UTF8ToUnicode destroy string when encounter invalid sequence
Original Reporter info from Mantis: JoshyFun @joshyfun
-
Reporter name: José Mejuto
Original Reporter info from Mantis: JoshyFun @joshyfun
- Reporter name: José Mejuto
Description:
The UTF8ToUnicode procedure in 'wustrings.inc' always return a NULL/blanked string when the source UTF8 string has an invalid sequence. I had check the current trunk code and the same routine is there, so this problem should be present in all FPC RTL versions, not only 2.2.0.
Additional information:
Attached there is a new implementation and the well know UTF8 stress test:
http://www.cl.cam.ac.uk/~mgk25/ucs/examples/UTF-8-test.txt
which this implementation passes (for 2 unicode chars).

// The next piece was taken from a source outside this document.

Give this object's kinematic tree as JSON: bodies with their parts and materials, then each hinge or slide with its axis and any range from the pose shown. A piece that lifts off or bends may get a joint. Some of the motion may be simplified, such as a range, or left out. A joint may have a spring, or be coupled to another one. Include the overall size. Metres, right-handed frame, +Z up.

The implementation allows to expand it easily for 4,5,6 bytes UTF8 sequences, but as they can not fit in two bytes they are handled as invalid UTF8 sequences.
The implementation also handles the LF conversion to CR+LF (as specified in UTF8) but it has been disabled to preserve compatibility with current code.
It has been tested in WinXP with FPC 2.2.0 and 2.2.2.
There is a const value in the code to use as the mark for invalid UTF8 sequence.